Apart from household and other works, the most difficult thing is disciplining the step child.
As step relationships are usually complicated and loaded with disagreements, it is almost impossible for a step father or mother to refrain from disciplining their step child.
Children who have been through the trauma of divorce test the step parents limits by trying to see how far they can push until the parent is upset or breaks down.
Child testing limit is common in normal parenting also. If you are a step parent, you have to realize that there is a natural boundary between the child, the child’s parents and step parents.
Discipline! If you have a step child who is acting out, it becomes difficult for you to control the child’s misbehaviors. Biological parent must understand and should assist in that situation.
Generally the discipline should come from biological parent and not the step parent. If you wait to become involved in any disciplinary action, it gives time to be included in the children’s thinking.

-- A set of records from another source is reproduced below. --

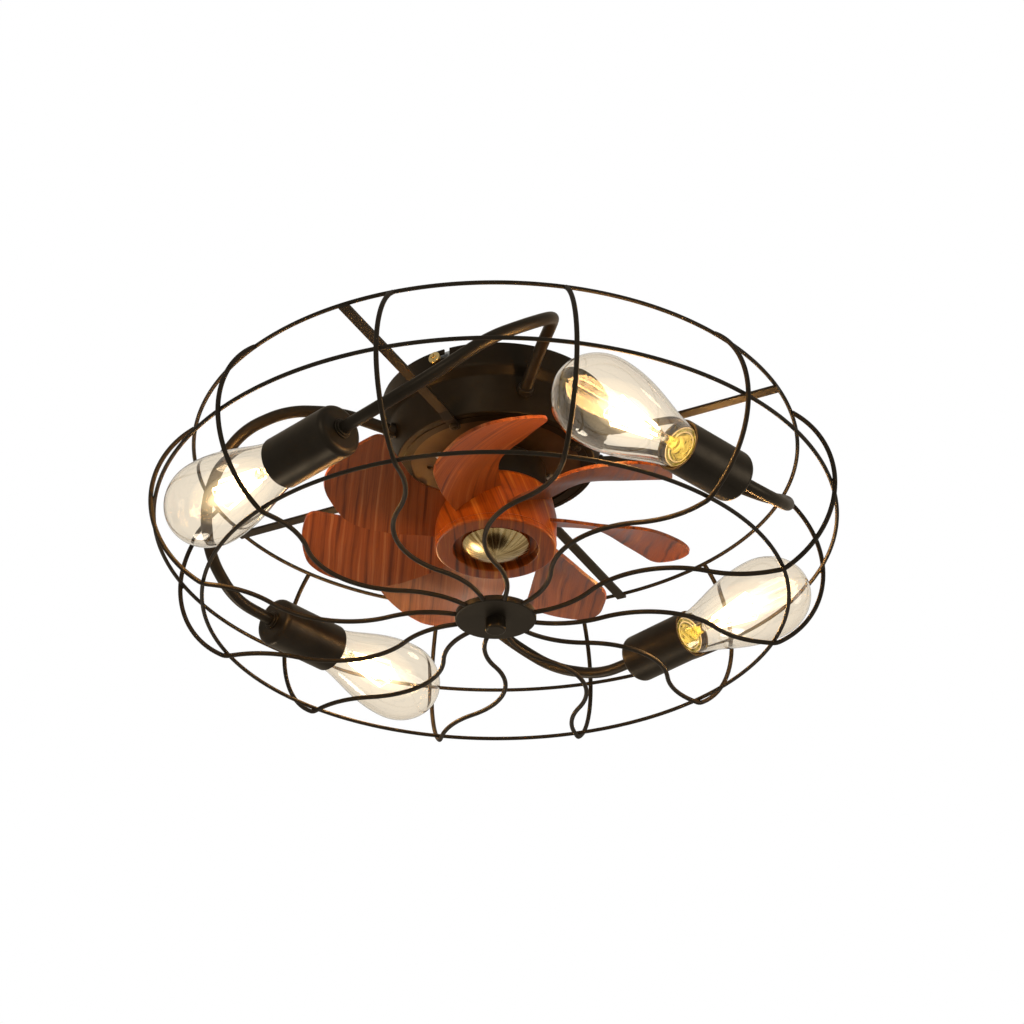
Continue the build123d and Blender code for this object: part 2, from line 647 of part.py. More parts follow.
flip = Rotation(180, 0, 0)
housing_screw = screw(3.2, 2.0, 1.55, 7).moved(Location((HOUSING_SCREW_R, 0, CANOPY_BOTTOM + SHEET)))
save("housing_screws", *around(housing_screw, 4, 30))
motor_bolt = (flip * screw(3.6, 2.4, 1.65, 5.0)).moved(Location((MOTOR_BOLT_R, 0, HOUSING_BOTTOM + SHEET)))
save("motor_bolts", *around(motor_bolt, 4, 20))
spoke_screw = flip * screw(3.4, 2.0, 1.95, 5.4)
spoke_screw = spoke_screw.moved(Location((SPOKE_SCREW_R, 0, HOUSING_BOTTOM - SPOKE_THICK)))
save("spoke_screws", *around(spoke_screw, SPOKE_COUNT, SPOKE_FIRST_AZ))

receiver = fillet(Box(76, 34, 19).edges().filter_by(Axis.Z), 3)
save("remote_receiver", receiver.moved(Location((0, 30, HANGER_TOP + 9.5))))
terminal = Box(34, 17, 13)
for pocket in (-11, 0, 11):
    terminal -= Cylinder(3.2, 6).moved(Location((pocket, 0, 6)))
save("terminal_block", terminal.moved(Location((0, -31, HANGER_TOP + 6.5))))

save("stator_core", stator_core())
save("stator_windings", *stator_windings())
save("rotor_can", rotor_can())
save("rotor_cover", rotor_cover())
save("rotor_magnets", *rotor_magnets())
save("upper_bearing", bearing(CAN_TOP))
save("lower_bearing", bearing(CAN_BOTTOM + BEARING_HEIGHT))
save("shaft_nut", hex_nut(18.0, 4.5, SHAFT_R, CAN_BOTTOM - 0.5))

save("fan_hub", fan_hub())
save("hub_lip", hub_lip())
save("hub_dome", hub_dome())
hub_screw = (flip * screw(3.2, 2.0, 1.55, 5.2)).moved(Location((28.0, 0, HUB_TOP - HUB_WALL)))
save("hub_screws", *around(hub_screw, 4, 45))
for number, shape in enumerate(around(blade(), BLADE_COUNT, BLADE_FIRST_AZ), 1):
    save(f"blade_{number}", shape)

arm_tube = tube(Wire(arm_path().edges()), ARM_R, ARM_BORE_R)
lamp_pieces = {
    "arm": arm_tube,
    "socket_cup": on_lamp_axis(socket_cup()),
    "bulb_base": on_lamp_axis(bulb_base()),
    "bulb_glass": on_lamp_axis(bulb_glass()),
}
for name, shape in lamp_pieces.items():
    for number, copy in enumerate(at_lamps(shape), 1):
        save(f"{name}_{number}", copy)
save("arm_collars", *at_lamps(arm_collar()))
save("socket_cores", *at_lamps(on_lamp_axis(socket_core())))
save("socket_nuts", *at_lamps(on_lamp_axis(socket_nut())))
save("screw_shells", *at_lamps(on_lamp_axis(screw_shell())))
save("lamp_wires", *at_lamps(tube(Wire(arm_path().edges()), WIRE_R)))
save("bulb_stems", *at_lamps(on_lamp_axis(bulb_stem())))
rods = [rod for one in filaments() for rod in at_lamps(on_lamp_axis(one))]
save("bulb_filaments", *rods)

save("cage_top_ring", ring(TOP_RING_R, TOP_RING_Z))
save("cage_middle_ring", ring(MID_RING_R, MID_RING_Z))
save("cage_base_ring", ring(BASE_RING_R, BASE_RING_Z))
save("cage_ribs", *around(rib(), RIB_COUNT, RIB_FIRST_AZ))
save("cage_disc", centre_disc())
save("cage_knob", knob())
save("cage_spokes", *around(spoke(), SPOKE_COUNT, SPOKE_FIRST_AZ))
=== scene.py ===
"""Looks of the caged ceiling fan with light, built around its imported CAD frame."""

import json
import math
import random

import bmesh
import bpy
from mathutils import Matrix, Vector


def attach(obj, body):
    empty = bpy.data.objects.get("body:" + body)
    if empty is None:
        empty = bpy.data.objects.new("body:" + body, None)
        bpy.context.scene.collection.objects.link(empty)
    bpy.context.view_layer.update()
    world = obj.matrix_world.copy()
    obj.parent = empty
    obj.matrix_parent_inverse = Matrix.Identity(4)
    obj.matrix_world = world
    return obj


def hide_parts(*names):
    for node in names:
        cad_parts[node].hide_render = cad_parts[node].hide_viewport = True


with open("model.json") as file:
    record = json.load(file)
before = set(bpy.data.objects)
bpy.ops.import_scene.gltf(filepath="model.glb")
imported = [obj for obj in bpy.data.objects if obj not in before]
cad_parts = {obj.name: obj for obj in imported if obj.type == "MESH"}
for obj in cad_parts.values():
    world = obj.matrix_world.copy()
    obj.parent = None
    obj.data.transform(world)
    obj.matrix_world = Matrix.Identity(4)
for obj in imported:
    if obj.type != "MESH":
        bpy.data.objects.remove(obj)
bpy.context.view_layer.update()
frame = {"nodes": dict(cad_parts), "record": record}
nodes = frame["nodes"]
MM = 0.001

# ------------------------------------------------------------ dimensions in millimetres, as in the CAD

LAMP_TURNS = (0.5, 89.5, 178.0, 272.0)
LAMP_BACK = (-107.0, -170.5, -131.7)
LAMP_HEADING = 135.0
BASE_R, BASE_END = 13.0, 54.0
NECK_R, NECK_END = 17.2, 60.0
BULB_R, BULB_END = 32.0, 175.5
BULB_WIDEST = BULB_END - 37.0
GLASS_WALL = 0.9
ROUND = 0.5523
STEM_R, STEM_END = 3.0, 88.0
FILAMENT_R, FILAMENT_LENGTH, FILAMENTS = 1.0, 38.0, 6
FILAMENT_LEAN, FILAMENT_RING_R = 9.0, 4.6
SUPPORT_WIRE_R = 0.25
SEAT_Z, SEAT_R = 56.2, 15.6
RIM_Z, RIM_WIRE_R, RIM_RADII = 58.3, 0.55, (11.2, 14.6)

BLADE_COUNT = 7
BLADE_FIRST_AZ = 270.0
BLADE_THICK = 2.4
BLADE_TIP_R = 148.5
LOW_EDGE = [(45.0, -41.5, -113.7), (80.0, -29.6, -119.3), (115.0, -22.0, -120.3), (148.0, -8.0, -117.0)]
HIGH_EDGE = [(45.0, 4.7, -97.1), (77.0, 1.7, -96.5), (109.0, 10.5, -96.7), (140.0, 16.0, -97.5)]
TIP_MID_AZ = 4.0
TIP_CORNER_R, TIP_POINT_R, CORNER_PULL = 16.0, 4.0, 0.60
BLADE_ROWS, BLADE_COLUMNS = 64, 26

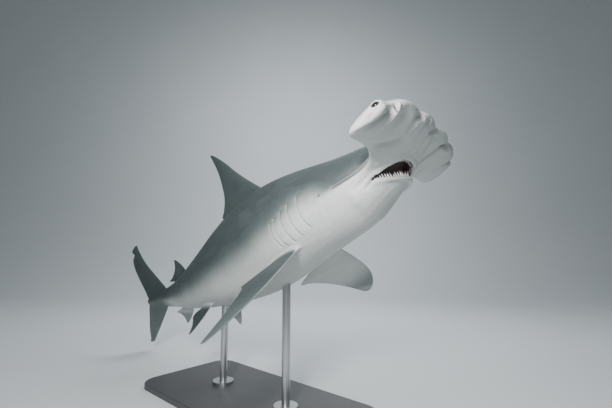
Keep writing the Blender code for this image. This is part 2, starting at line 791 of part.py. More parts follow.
def head_nodes():
    """The hammer with the upper jaw, and the lower jaw, parted by the gape and a thin cut."""
    whole = hammer("head")
    combine(whole, "UNION", [trunk("neck", stations_between(TRUNK[0][0], HEAD_END)), jaw_bulge("chin")])
    lower = copy_of(whole, "lower_jaw")
    combine(lower, "UNION", [lip("lower_lip", LOWER_EDGE, LOWER_LIP)])
    combine(lower, "INTERSECT", [jaw_block("keep", 0.0)])
    combine(lower, "DIFFERENCE", [bowl("bowl")])
    combine(lower, "UNION", tooth_row(LOWER_EDGE, LOWER_TEETH))
    combine(whole, "UNION", [lip("upper_lip", UPPER_EDGE, UPPER_LIP)])
    combine(whole, "DIFFERENCE", [jaw_block("drop", GAP / TOTAL_LENGTH), gape("gape")])
    combine(whole, "UNION", tooth_row(UPPER_EDGE, UPPER_TEETH))
    combine(whole, "UNION", [lid("lid", side) for side in (-1, 1)])
    sockets = [eyeball("socket", side, EYE_RADIUS + GAP) for side in (-1, 1)]
    combine(whole, "DIFFERENCE", sockets + [nostril("nostril", side) for side in (-1, 1)])
    return whole, lower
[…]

Bond can be built! It also provides trust and respect to develop. Bond between you and your child can be built. This bond is the necessary base from which discipline works.
Allow the biological parent to take care of disciplining until time and healthy relationship bonds establish between you and step child. If you wait to discipline your step child, it gives time for the child to build a strong relationship with you.
This also helps you to remain in neutral position and you can focus on nurturing issues. Because multi home step families are much more complex than biological families, it is harder to maintain effective child discipline.
When biological parent has hard time saying “no”, you should not take the blame. If you say “no” to your step child, it can create problem between the couple and the small incident can turn into a large argument.
You should be careful and should not run to your spouse to give a detailed report of every minor violation the step child commits. Biological parents can discipline their children without the fear of being rejected by the children.
You are often anxious about the rejection by your step child. If you don’t like the step child or don’t respect the step child, effective discipline becomes hard.
If biological parent is negligent in child’s discipline, it can cause conflicts. This can cause issues and conflicts between you and step child as you feel that you have to apply the rules and discipline.
You feel left-out or unimportant if you are not involved in child-care efforts. Step families should set some rules. These rules make child into a happy and well-adjusted adult as long as they are given respect and love.
Don’t demand respect! Respect should be there from both sides. If you demand respect, you will not get it. Respect can be earned by being consistent and fair with step child.
Consistency is the major factor for any parent. Consistency helps to discipline your step child without losing your step child’s respect.
As a child is sensitive to changes that affect his/her stability, you have to create a safe environment to help the child to go through the changes that come with divorce.